To: GraceZ who wrote (13412)1/14/2002 6:51:07 AM
From: smolejv@gmx.net  Respond to of 74559
 
I agree on more or less all counts - just musing...

>>large number of naive investors created cheap capital << it was not cheap from perspective of J6P's expectations ("I dont move a finger if the stuff does not give me a return in the upper double digits..."). What about the comments here re goodwill write-downs ("this has nothing to do with the company's cashflow, so it should not have any impact on the earnings" etc etc)? The poker chips, put in the hands of new-age Cincinnati Kids ("Im Number one and Im out to prove it") by the hopeful believers, they cost real money. And the malinvestment will cost job places, the retirement dreams of the baby boomer generation, Antebellum dreams come true etc.

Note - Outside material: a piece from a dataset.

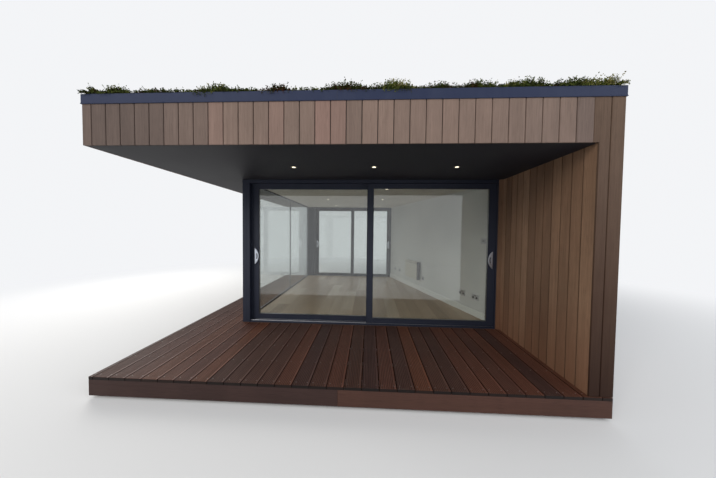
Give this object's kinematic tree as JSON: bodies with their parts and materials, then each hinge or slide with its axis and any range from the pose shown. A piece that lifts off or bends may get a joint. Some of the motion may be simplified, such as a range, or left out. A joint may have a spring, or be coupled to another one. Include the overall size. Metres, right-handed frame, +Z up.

Otherwise I dont see any difference in terms of crowd psychology, compared to tulips times. Except the characterictical turn-around times. Tulips? One round voyage of a month or two. Nowaday's? I'll never forget Bob (no extra telling names). Two kids, wife working as a nurse, he a day-trader. His only dream was to get a (satelite? dont know) hook-up with the turn-around time of "less than 2 seconds". Quite probably he cost his wife a farm, and his kids their education I guess.

On Soros and his reflexivity - tempora mutantur et nos mutamur in illis - times are changing, and we are changing with them. Dialectics of wisdom and knowledge-in-the-making.